Final answer:
The impedance of the inductive coil is 20Ω in Cartesian form and 20Ω ∠ 60 degrees in polar form. The power factor is 0.5, indicating a phase shift due to reactive elements in the circuit. The reactive power is approximately 1732.05 VAR, and the apparent power is 2000 VA.
Step-by-step explanation:
The problem presented involves an inductive coil connected to a 200 V, 50 Hz AC supply which draws a current of 10 A and consumes 1 kW of power. To solve for impedance in both Cartesian and polar forms, the power factor, and the reactive and apparent power, we first use the formula for power (P = VIcosφ) to find the power factor, cosφ. We know that P = 1 kW and I = 10 A, so:
1000 W = 200 V × 10 A × cosφ
cosφ = 1000 W / (200 V × 10 A) = 0.5
This means the power factor is 0.5. To find the impedance (Z), we use the formula Z = V / I, where V = 200 V and I = 10 A:
Z = 200 V / 10 A = 20 Ω
The impedance in Cartesian form is simply 20 Ω, because there is only a real component (resistance) and an imaginary component (reactance) which is zero in this case.
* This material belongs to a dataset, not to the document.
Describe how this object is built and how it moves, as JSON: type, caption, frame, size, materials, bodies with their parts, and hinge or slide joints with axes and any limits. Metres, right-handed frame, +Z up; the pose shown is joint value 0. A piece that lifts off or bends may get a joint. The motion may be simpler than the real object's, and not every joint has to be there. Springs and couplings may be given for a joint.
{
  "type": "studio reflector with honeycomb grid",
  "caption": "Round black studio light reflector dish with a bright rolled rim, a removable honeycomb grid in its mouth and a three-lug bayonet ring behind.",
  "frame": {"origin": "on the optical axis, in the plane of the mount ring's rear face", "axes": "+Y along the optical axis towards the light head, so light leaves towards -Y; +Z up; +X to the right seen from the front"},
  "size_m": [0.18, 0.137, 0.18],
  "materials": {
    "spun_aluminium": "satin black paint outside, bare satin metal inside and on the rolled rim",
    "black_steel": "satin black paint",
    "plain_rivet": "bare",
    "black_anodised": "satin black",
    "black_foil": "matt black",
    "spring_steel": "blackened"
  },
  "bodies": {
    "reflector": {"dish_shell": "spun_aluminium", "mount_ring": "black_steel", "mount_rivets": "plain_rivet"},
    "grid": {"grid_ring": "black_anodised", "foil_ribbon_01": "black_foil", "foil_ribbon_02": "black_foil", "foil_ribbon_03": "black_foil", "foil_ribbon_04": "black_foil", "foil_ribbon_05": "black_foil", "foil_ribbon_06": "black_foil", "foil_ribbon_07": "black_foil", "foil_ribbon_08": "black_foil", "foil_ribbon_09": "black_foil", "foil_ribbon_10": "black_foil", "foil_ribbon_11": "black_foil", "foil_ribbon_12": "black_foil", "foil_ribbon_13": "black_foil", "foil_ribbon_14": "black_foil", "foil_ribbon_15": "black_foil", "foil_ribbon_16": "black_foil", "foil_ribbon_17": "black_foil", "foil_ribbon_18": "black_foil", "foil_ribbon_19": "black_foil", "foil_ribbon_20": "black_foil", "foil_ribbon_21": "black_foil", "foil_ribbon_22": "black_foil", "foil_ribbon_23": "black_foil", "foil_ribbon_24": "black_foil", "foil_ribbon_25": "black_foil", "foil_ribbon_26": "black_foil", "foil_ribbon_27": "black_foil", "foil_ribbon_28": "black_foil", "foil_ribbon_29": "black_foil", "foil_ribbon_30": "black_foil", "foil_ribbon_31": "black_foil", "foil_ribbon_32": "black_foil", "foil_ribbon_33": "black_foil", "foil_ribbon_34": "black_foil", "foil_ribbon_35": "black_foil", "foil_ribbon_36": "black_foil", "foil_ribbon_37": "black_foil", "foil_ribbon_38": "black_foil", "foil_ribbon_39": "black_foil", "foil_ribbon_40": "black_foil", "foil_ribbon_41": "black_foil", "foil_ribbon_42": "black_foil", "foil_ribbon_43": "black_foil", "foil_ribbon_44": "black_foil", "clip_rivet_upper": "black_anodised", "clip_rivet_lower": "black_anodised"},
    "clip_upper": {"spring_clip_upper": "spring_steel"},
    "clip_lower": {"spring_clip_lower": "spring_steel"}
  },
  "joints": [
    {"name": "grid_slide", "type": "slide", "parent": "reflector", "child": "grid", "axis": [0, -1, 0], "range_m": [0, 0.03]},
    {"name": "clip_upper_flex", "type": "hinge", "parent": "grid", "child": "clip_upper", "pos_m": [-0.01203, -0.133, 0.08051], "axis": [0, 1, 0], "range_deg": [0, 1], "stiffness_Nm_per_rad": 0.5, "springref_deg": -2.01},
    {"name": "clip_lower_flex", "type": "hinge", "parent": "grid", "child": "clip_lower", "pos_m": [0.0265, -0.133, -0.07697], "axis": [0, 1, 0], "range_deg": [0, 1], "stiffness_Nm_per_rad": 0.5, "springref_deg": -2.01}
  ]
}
To express it in polar form, we take into account the power factor angle (φ), which is the arccosine of the power factor. Hence:
φ = arccos(0.5) = 60 degrees
The polar form of the impedance (Z) is 20 Ω ∠ 60 degrees. Since the power factor is less than 1, this indicates that there is a phase difference between the voltage and current, which suggests the presence of inductance or capacitance in the circuit that causes reactive power (Q). Reactive power can be found using the formula Q = VI sinφ:
Q = 200 V × 10 A × sin(60 degrees) = 1732.05 VAR
Apparent power (S) can be calculated using the formula S = VI:
S = 200 V × 10 A = 2000 VA
Which concludes that the apparent power is 2000 VA and the reactive power is approximately 1732.05 VAR.